Run it with a user file (host, port, timeout), a project file (host, port), env vars (MYCLI_PORT=3333, MYCLI_VERBOSE=true), and a single --host flag-host flag, and you get:

Final config: {'host': 'flag-host', 'port': 3333, 'timeout': 99, 'verbose': True}

host came from the flag, port from the env (overriding both files), timeout from the user file (no higher source set it), and verbose from the env — exactly the precedence table above.

Why merge-then-validate

Two patterns compete here. You could validate each source separately and then merge typed objects, but that forces every source to be complete and duplicates the schema. The merge-then-validate approach treats every layer as a partial dict, lets dict.update express precedence with zero ceremony, and runs one schema check on the final result. That single check is where type coercion and unknown-key rejection happen — see Advanced argument validation strategies for the validation patterns this leans on.

The one subtlety is type coercion. Environment variables are always strings, so MYCLI_PORT=3333 arrives as "3333". Pydantic v2 coerces it to int during model_validate, and "true"/"false" to bool. Because coercion happens after the merge, you never have to parse types by hand per-source. Set extra="forbid" so a typo'd key fails loudly instead of being silently ignored.

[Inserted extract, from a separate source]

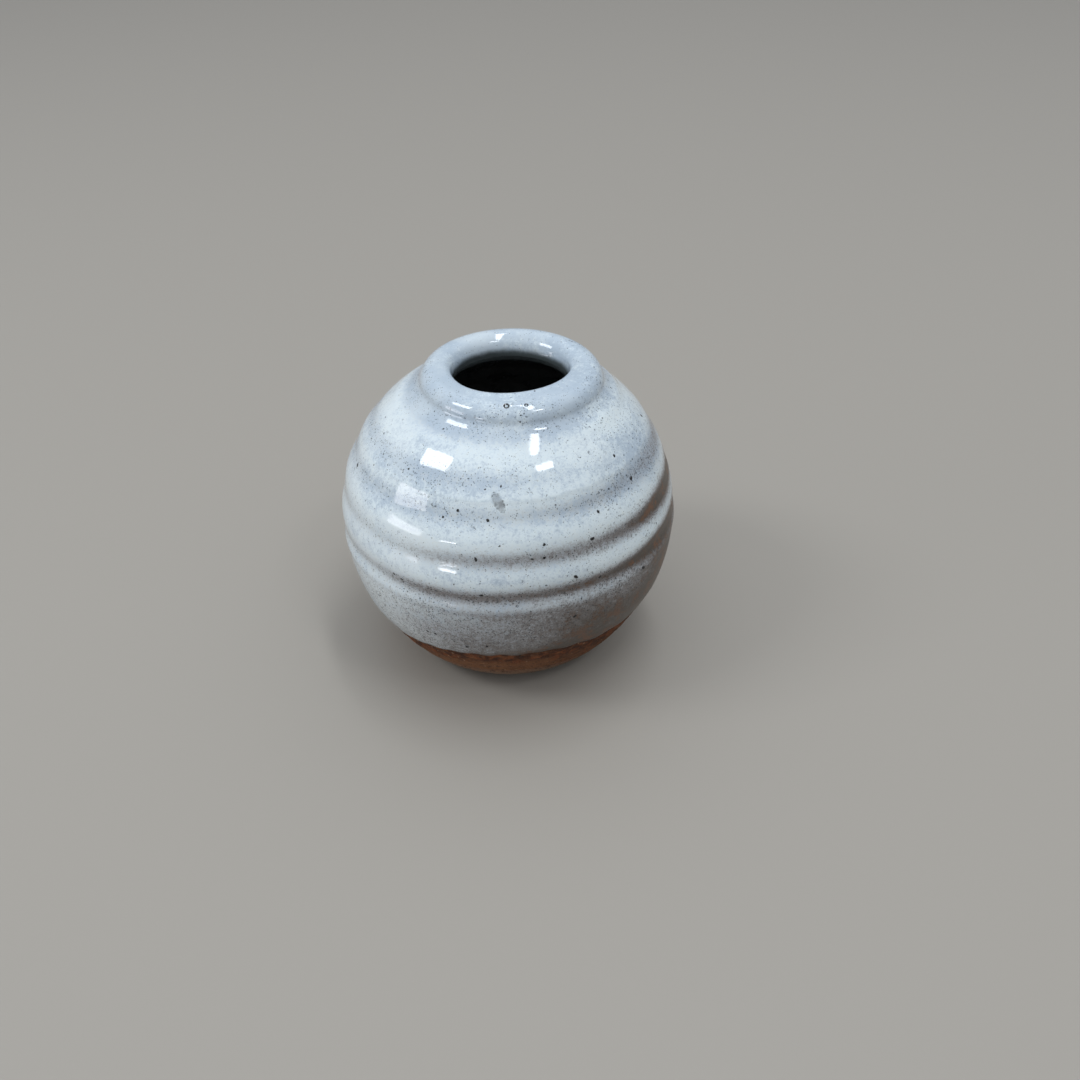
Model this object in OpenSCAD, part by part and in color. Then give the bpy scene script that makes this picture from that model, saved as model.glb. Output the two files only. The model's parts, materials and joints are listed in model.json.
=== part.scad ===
// Ceramic bud vase: a small wheel-thrown stoneware globe with a rolled lip, glazed inside and
// out and left bare round the foot.
// Millimetres, +Z up. The origin is the middle of the foot, on the surface that it stands on.

/* [Body] */
// Outside diameter at the widest point, over the glaze
belly_d = 66; // [62:1:72]
// Height of the widest point
belly_z = 29.3; // [28.5:0.1:30]
// Height of the whole vase
total_h = 60.3; // [59.9:0.1:60.9]
// How far below the widest point the lower half would close if it weren't cut off by the foot
low_half = 36.6; // [35:0.1:38]
// How far above the widest point the upper half would close if it had no neck
high_half = 32.2; // [32:0.1:32.6]
// Thickness of the clay wall at the widest point
wall_t = 4; // [3:0.5:5]
// Thickness of the clay floor in the middle
floor_t = 5.8; // [5:0.2:7]

/* [Foot] */
// Diameter of the flat ring that the vase stands on
foot_d = 33; // [31:0.5:34]
// Height of the rounding between the foot and the side
foot_edge_h = 1.6; // [1.2:0.1:2]
// Diameter of the shallow recess turned into the underside
recess_d = 21; // [18:0.5:24]
// Depth of that recess
recess_depth = 0.8; // [0.4:0.1:1.2]

/* [Lip] */
// Diameter of the opening
throat_d = 22; // [20:0.5:23]
// Outside diameter of the rolled lip
lip_d = 34.4; // [33.4:0.2:34.8]
// Radius of the roll on the outside of the lip
lip_roll_r = 3; // [2.6:0.1:3]
// Radius of the edge between the top of the lip and the opening
lip_edge_r = 1.4; // [1.2:0.1:2]
// Height where the straight throat ends and the inside starts to open out
throat_end_z = 56.4; // [56:0.1:56.6]
// Radius of the edge between the throat and the hollow
throat_edge_r = 1.6; // [1.2:0.1:2]

/* [Throwing grooves] */
// Number of grooves, counted from the lowest
groove_n = 4; // [0:1:4]
// Height of the lowest groove
groove_z = 30.8; // [29:0.1:32]
// Distance from the lowest groove to the next
groove_pitch = 8.2; // [7.8:0.1:8.4]
// How much smaller each distance is than the one below it
groove_closing = 1.8; // [1.6:0.1:2]
// Depth of the lowest and deepest groove
groove_depth = 0.6; // [0:0.1:0.8]
// Half the width of a groove, where it has lost most of its depth
groove_half_w = 1.3; // [1:0.1:1.6]

/* [Glaze] */
// Thickness of both coats of glaze
glaze_t = 0.6; // [0.5:0.05:0.7]
// Height of the lower edge of the outer coat
glaze_z = 12.5; // [11:0.5:17]
// Length over which that edge rounds down to the clay
glaze_edge_l = 1.2; // [0.8:0.1:1.6]

/* [Iron specks] */
// Number of large specks round the back and the sides
back_speck_n = 28; // [0:1:40]
// Diameter of the smallest of them
speck_d_min = 0.4; // [0.35:0.05:0.5]
// Diameter of the largest
speck_d_max = 0.7; // [0.6:0.05:0.7]

/* [Hidden] */
$fn = 96;

belly_r = belly_d / 2;
throat_r = throat_d / 2;
foot_r = foot_d / 2;
recess_r = recess_d / 2;
// The recess rounds up to its full depth over this width.
recess_edge_w = 1.6;

// The lower half of the hollow is squarer than an ellipse, so that the wall stays even down to
// the floor. This is its power: 2 is an ellipse.
hollow_power = 2.5;
hollow_r = belly_r - 2 * glaze_t - wall_t;
hollow_low = belly_z - floor_t - glaze_t;

// The roll of the lip is an arc about this centre, and the inner edge of the lip about the next.
roll_c = [lip_d / 2 - lip_roll_r, total_h - lip_roll_r];
lip_edge_c = [throat_r + lip_edge_r, total_h - lip_edge_r];
// The edge under the throat turns this far from the throat into the hollow.
under_c = [throat_r + throat_edge_r, throat_end_z];
under_turn = 63;
// The shoulder leaves its ellipse this far outside the lip, and curves up into the roll.
crease_w = 2.6;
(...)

We deliberately don't use pydantic-settings here. Building the merge by hand keeps the precedence explicit and testable, and avoids a dependency you may not want in a small CLI.

Production notes

  • Deep merge for nested config. dict.update is shallow — a nested table in the project file replaces the whole nested table from the user file. If you need per-key merging inside nested mappings, recurse.
  • Boolean env vars. Pydantic accepts true/false/1/0/yes/no for bools. Document which strings your users should set.
  • Testing precedence. Make merge_config take environ and cli_flags as arguments (as above) rather than reading os.environ directly — that makes precedence trivial to unit-test with pytest.mark.parametrize.
  • TOML too. The pattern is identical for TOML; swap yaml.safe_load for tomllib.load (stdlib since 3.11). The merge and validation layers don't change.